The members of this special team play different roles in patient care and all of them meet and confer together to create an overall plan that makes sure that none of the patient’s needs are overlooked or neglected. Here are the members of the hospice team and the type of care they each provide:
The nurse serves as case manager for the patient, assessing the needs of the patient during visits that take place weekly or more frequently, as needed. The nurse is responsible for making sure that the goals of care are being met and communicates with the doctor and other team members to make any needed adjustments in care and symptom management. The hospice will have a nurse on-call on evenings and weekends who can answer your questions and respond to any emergencies.
While your own doctor can continue to be involved in your care, the hospice will also provide a physician with special training in pain and symptom management. This doctor will be responsible for certifying that you are eligible for hospice care, prescribing any needed medications or treatments, supporting the other team members, and participating in decision-making and team meetings. The hospice nurse communicates regularly with the doctor to make important decisions about medical care for each patient.
The home health aide provides essential help with personal care needs like bathing, dressing and grooming. They also teach family members safe practices for tending to their loved one and can assist with light household tasks if needed. The aide may visit several times a week and often becomes one of the favorite team members for patients and their families. Home health aides are described as the “unsung heroes” of hospice care because their hands-on work brings tremendous comfort and wellbeing to the people they serve.
Hospice social workers play many different roles in service of patient care. They help patients and families plan ahead for the end of life, assess and manage the emotional and psychological welfare of the patient, provide information regarding financial and caregiving support, and connect patients and families with community resources. You may see a social worker once or many times during your experience with hospice depending on the specific needs of your family.

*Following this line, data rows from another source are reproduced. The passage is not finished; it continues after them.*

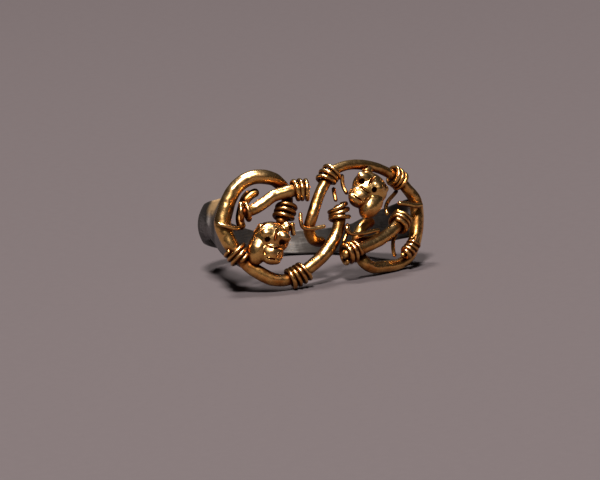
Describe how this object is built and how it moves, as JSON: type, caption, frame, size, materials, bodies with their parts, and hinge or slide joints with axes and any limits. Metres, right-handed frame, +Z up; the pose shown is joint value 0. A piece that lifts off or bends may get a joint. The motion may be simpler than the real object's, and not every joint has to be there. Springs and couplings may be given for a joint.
{
  "type": "finger ring",
  "caption": "Ancient finger ring: dull silver band with flared shoulders and an openwork gold bezel of looped wires with small beast heads, lying on its side.",
  "frame": {"origin": "middle of the ring's box, on the surface that the ring lies on", "axes": "+Z up; the bezel faces -Y and the back of the hoop is towards +Y; +X runs along the bezel; the finger hole runs about along Z, leaning by the tilt that the ring lies at"},
  "size_m": [0.0264, 0.0256, 0.0137],
  "materials": {
    "bright_gold": "polished, darkened in the hollows",
    "dull_silver": "satin, dark with dirt and tarnish"
  },
  "bodies": {
    "root": {"hoop": "dull_silver", "left_serpent_body": "bright_gold", "right_serpent_body": "bright_gold", "left_cross_bar": "bright_gold", "right_cross_bar": "bright_gold", "left_serpent_head": "bright_gold", "right_serpent_head": "bright_gold", "arch_strut_1": "bright_gold", "arch_strut_2": "bright_gold", "left_hook": "bright_gold", "left_inner_wire": "bright_gold", "left_middle_wire": "bright_gold", "left_tie": "bright_gold", "long_wire": "bright_gold", "neck_stub": "bright_gold", "right_hook": "bright_gold", "right_inner_wire": "bright_gold", "right_low_wire": "bright_gold", "right_strand": "bright_gold", "right_tie": "bright_gold", "right_upright": "bright_gold", "binding_left_bar_inner": "bright_gold", "binding_left_bar_outer": "bright_gold", "binding_left_bottom": "bright_gold", "binding_left_low": "bright_gold", "binding_left_neck": "bright_gold", "binding_right_arch_left": "bright_gold", "binding_right_arch_right": "bright_gold", "binding_right_bar_inner": "bright_gold", "binding_right_bar_outer": "bright_gold", "binding_right_inner": "bright_gold", "binding_waist": "bright_gold"}
  },
  "joints": []
}
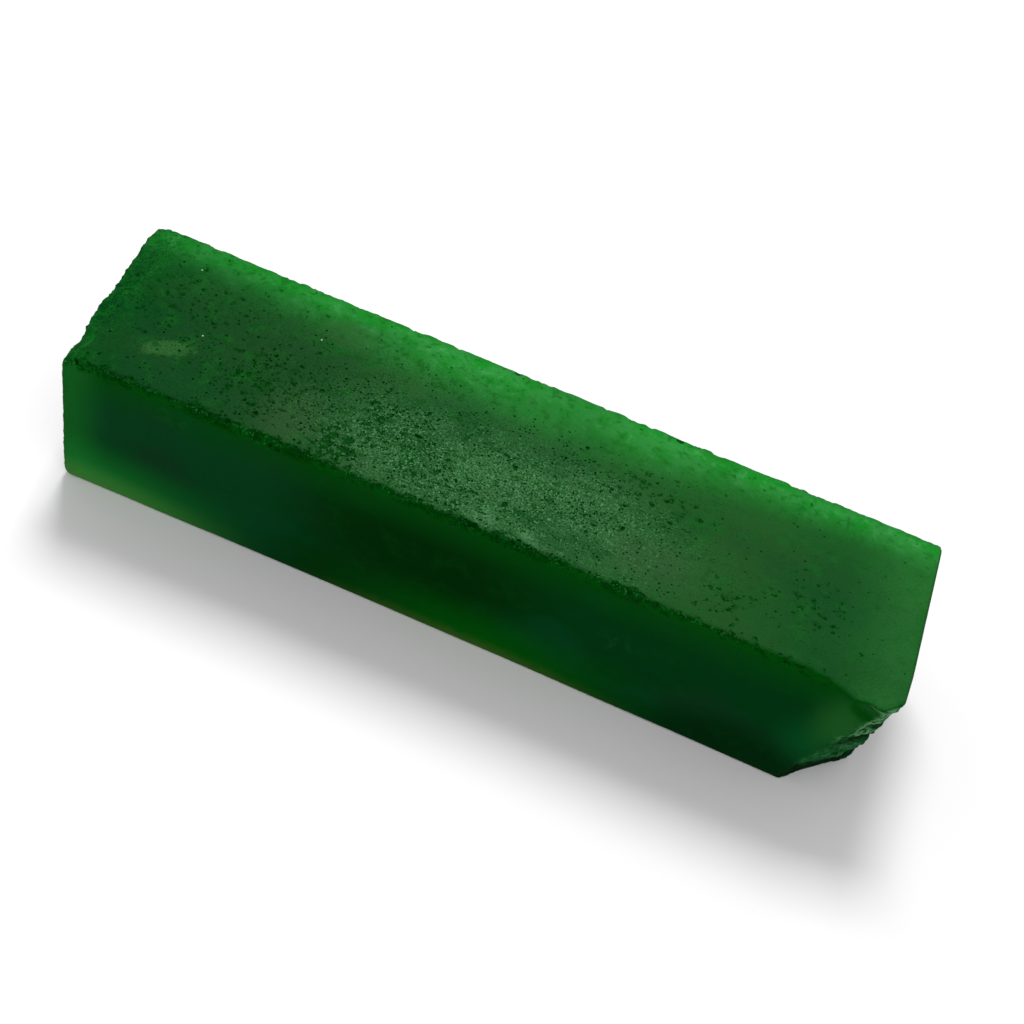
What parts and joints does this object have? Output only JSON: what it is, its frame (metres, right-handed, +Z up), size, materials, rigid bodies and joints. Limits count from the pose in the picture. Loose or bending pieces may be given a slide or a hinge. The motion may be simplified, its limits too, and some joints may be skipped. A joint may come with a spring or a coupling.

The role of the hospice chaplain is to assist with the spiritual needs of the patient, whether or not the patient has any religious affiliation or beliefs. Chaplains are trained to provide non-denominational care and to help patients prepare for the end of life by finding meaning and value in life itself. They can offer patients and families tools for coping with loss and grief, as well as resolving some of the unfinished issues of life. Often chaplains provide bereavement services for the family after their loved one has died.
The hospice volunteer is one of the most special members of the team. Volunteers are often assigned to patients with whom they have something in common so that a natural and comfortable bond can form. The volunteer can serve as a companion for the patient, talking or reading or playing music, which gives family caregivers an opportunity for a brief respite. They might also assist by running errands or helping with light tasks around the house. Volunteers receive special training to do this work and are an essential source of support for patients and families.
There is no other system of medical care that offers such comprehensive and inclusive support as that given by the hospice team. You will be able to utilize as much or as little care as you prefer, but it’s important to know that each member of the team plays a special and unique role that offers essential benefits. Hospice team-based care has been described as “the best care possible” for those facing the end of life and now you can see why that is true.